人は光り輝くものをありがたがり、道端に落ちている石ころには目もくれない。
キャリアやブランドをありがたがり、それに群がる人間たち同士が馴れ合い、媚び合い、輝かしい将来のため、上へと登っていく。
資本主義において、上に立つ人間が放つ正論はあまりにも辛辣だ。何故なら、綺羅びやかで人が集まり賛美するものが正義であるから。正論は、弱者を簡単に切り捨てる。
一方で、そういった世界では人が目を背け、侮蔑の対象とする落ちこぼれたちに居場所はない。
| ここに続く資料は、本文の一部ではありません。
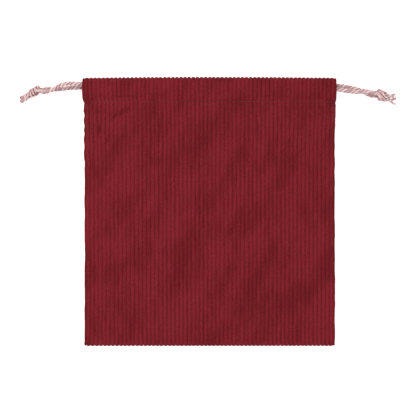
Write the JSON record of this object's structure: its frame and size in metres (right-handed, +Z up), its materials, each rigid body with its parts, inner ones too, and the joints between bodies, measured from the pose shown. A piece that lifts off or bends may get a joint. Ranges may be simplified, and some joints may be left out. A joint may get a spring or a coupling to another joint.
{
  "type": "drawstring pouch",
  "caption": "flat rectangular corduroy drawstring pouch with a casing along its mouth and a knotted twisted drawstring leaving each side",
  "frame": {"origin": "on the ground under the middle of the pouch's box, drawstrings' loose ends left out", "axes": "+Z up through the pouch's thickness, +Y from the bottom fold to the mouth, +X to the right looking down with the mouth away from you"},
  "size_m": [0.3036, 0.215, 0.0187],
  "materials": {
    "corduroy": "dark red wide-wale cotton corduroy, brushed pile in ribs up the pouch",
    "drawstring_twist": "dusty pink three-ply twisted cord, soft matt"
  },
  "bodies": {
    "root": {"pouch_body": "corduroy", "left_drawstring": "drawstring_twist", "right_drawstring": "drawstring_twist"}
  },
  "joints": []
}
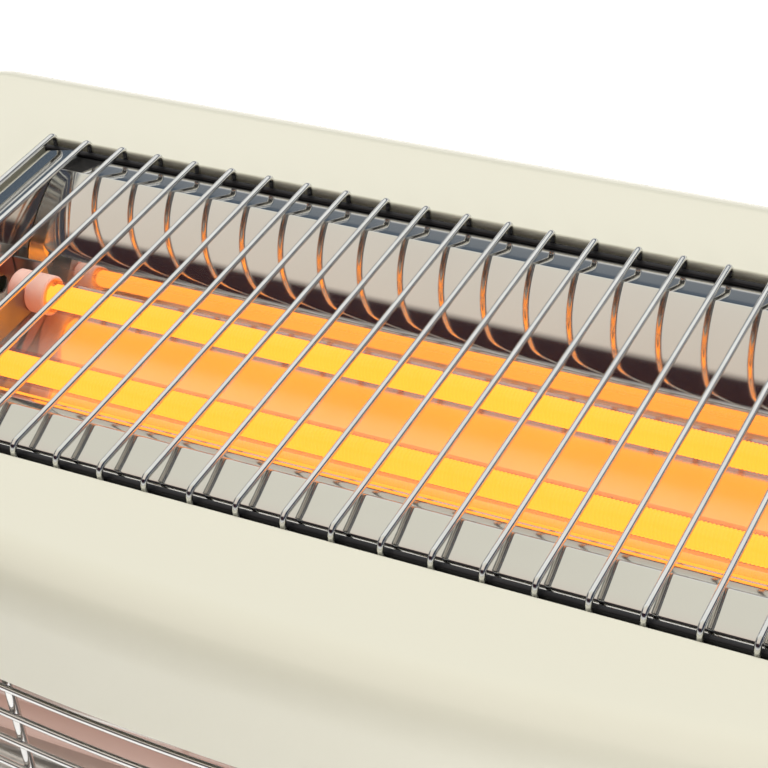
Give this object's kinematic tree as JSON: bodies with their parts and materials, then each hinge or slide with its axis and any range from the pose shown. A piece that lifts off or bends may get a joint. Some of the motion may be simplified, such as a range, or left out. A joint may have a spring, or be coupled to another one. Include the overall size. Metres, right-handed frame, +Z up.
{
  "type": "electric bar heater",
  "caption": "Low free-standing heater with a bowed cream casing, lit quartz tubes in polished troughs, and chrome wire guards on its deck and front.",
  "frame": {"origin": "on the floor, under the middle of the whole heater", "axes": "+X along the heater to the right as seen from the front, +Y to the back, +Z up"},
  "size_m": [0.5, 0.2586, 0.1937],
  "materials": {
    "cream_enamel": "smooth cream enamel with a soft gloss",
    "polished_aluminium": "mirror-polished sheet",
    "chrome_wire": "bright chrome-plated wire",
    "zinc_steel": "zinc-plated steel",
    "quartz_glass": "clear quartz, lit from inside",
    "glowing_coil": "resistance wire glowing orange",
    "ceramic": "unglazed steatite",
    "black_plastic": "fine-grained moulding",
    "rocker_plastic": "glossy moulding",
    "white_plastic": "plain moulding",
    "rubber_foot": "moulded rubber"
  },
  "bodies": {
    "heater_body": {"casing": "cream_enamel", "rear_panel": "cream_enamel", "base_plate": "zinc_steel", "upper_reflector": "polished_aluminium", "lower_reflector": "polished_aluminium", "upper_guard": "chrome_wire", "lower_guard": "chrome_wire", "heat_shield": "zinc_steel", "thermal_cut_out": "black_plastic", "tip_switch_body": "black_plastic", "terminal_block": "ceramic", "cord_gland": "black_plastic", "upper_end_plate_left": "polished_aluminium", "lower_end_plate_left": "polished_aluminium", "upper_tube_bracket_left": "zinc_steel", "lower_tube_bracket_left": "zinc_steel", "handle_bracket_left": "zinc_steel", "upper_end_plate_right": "polished_aluminium", "lower_end_plate_right": "polished_aluminium", "upper_tube_bracket_right": "zinc_steel", "lower_tube_bracket_right": "zinc_steel", "handle_bracket_right": "zinc_steel", "upper_front_tube": "quartz_glass", "upper_front_element": "glowing_coil", "upper_front_cap_left": "ceramic", "upper_front_cap_right": "ceramic", "upper_rear_tube": "quartz_glass", "upper_rear_element": "glowing_coil", "upper_rear_cap_left": "ceramic", "upper_rear_cap_right": "ceramic", "lower_bottom_tube": "quartz_glass", "lower_bottom_element": "glowing_coil", "lower_bottom_cap_left": "ceramic", "lower_bottom_cap_right": "ceramic", "lower_top_tube": "quartz_glass", "lower_top_element": "glowing_coil", "lower_top_cap_left": "ceramic", "lower_top_cap_right": "ceramic", "foot_1": "rubber_foot", "foot_screw_1": "zinc_steel", "rear_screw_1": "zinc_steel", "foot_2": "rubber_foot", "foot_screw_2": "zinc_steel", "rear_screw_2": "zinc_steel", "foot_3": "rubber_foot", "foot_screw_3": "zinc_steel", "rear_screw_3": "zinc_steel", "foot_4": "rubber_foot", "foot_screw_4": "zinc_steel", "rear_screw_4": "zinc_steel", "switch_bezel_1": "black_plastic", "switch_bezel_2": "black_plastic"},
    "rocker_front": {"rocker_1": "rocker_plastic"},
    "rocker_rear": {"rocker_2": "rocker_plastic"},
    "handle": {"handle_bail": "zinc_steel", "handle_grip": "black_plastic"},
    "plunger": {"tip_switch_plunger": "white_plastic"}
  },
  "joints": [
    {"name": "rocker_front_rock", "type": "hinge", "parent": "heater_body", "child": "rocker_front", "pos_m": [0.21, -0.01815, 0.1891], "axis": [1, 0, 0], "range_deg": [-20, 0]},
    {"name": "rocker_rear_rock", "type": "hinge", "parent": "heater_body", "child": "rocker_rear", "pos_m": [0.21, 0.02385, 0.1891], "axis": [1, 0, 0], "range_deg": [-20, 0]},
    {"name": "handle_swing", "type": "hinge", "parent": "heater_body", "child": "handle", "pos_m": [0, 0.12225, 0.14], "axis": [1, 0, 0], "range_deg": [0, 90]},
    {"name": "plunger_slide", "type": "slide", "parent": "heater_body", "child": "plunger", "axis": [0, 0, -1], "range_m": [0, 0.006], "stiffness_N_per_m": 60, "springref_m": 0.008}
  ]
}
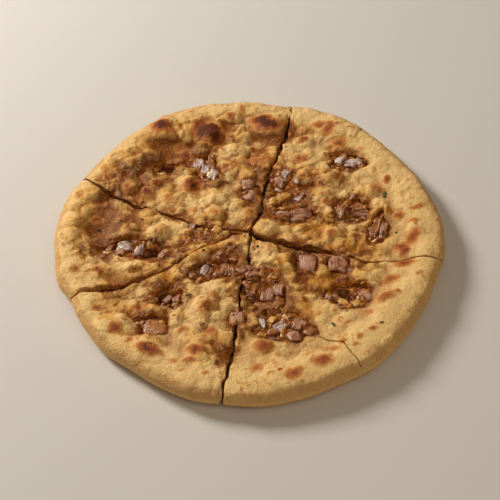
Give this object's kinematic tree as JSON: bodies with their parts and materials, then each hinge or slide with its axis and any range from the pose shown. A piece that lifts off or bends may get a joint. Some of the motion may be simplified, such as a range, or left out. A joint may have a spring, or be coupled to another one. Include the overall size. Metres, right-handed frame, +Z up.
{
  "type": "paratha flatbread",
  "caption": "Round stuffed flatbread with a puffed rim and browned blisters, cut into slices that still lie together, with onion filling showing at the cuts and torn places.",
  "frame": {"origin": "on the table, under the middle of the bread's bounding box", "axes": "+Z up through the thickness, +Y to the back of the bread as it is served, +X to the right"},
  "size_m": [0.2212, 0.2242, 0.0146],
  "materials": {
    "dough": "baked crust, pale gold with brown blisters, slightly oily",
    "filling": "wet, soft cooked onion in a brown spiced mash"
  },
  "bodies": {
    "root": {"slice_1": "dough", "slice_2": "dough", "slice_3": "dough", "slice_4": "dough", "slice_5": "dough", "filling_1": "filling", "filling_2": "filling", "filling_3": "filling", "filling_4": "filling", "filling_5": "filling"}
  },
  "joints": []
}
出世街道から外れた主人公がこの町で多くの今を生きる人たちに会い、関わりの中で、人情に浸っていく。この空気感が僕は好きだ。
最後の、広中が西成を認めている描写で救われた。広岡は悪いやつではないのだろう。そもそも、悪いやつなんていないのだろう。ただ、皆立場があり、それぞれの生き方があるだけだ。僕も、欲望を叶えることが悪いことだとは思わない。
それでもやはり、上へ上へと背伸びをする社会は少し辛い。
向上を求められる世界の中で、停滞を許してくれるこの町の優しさは、今の時代、あまりにも尊い。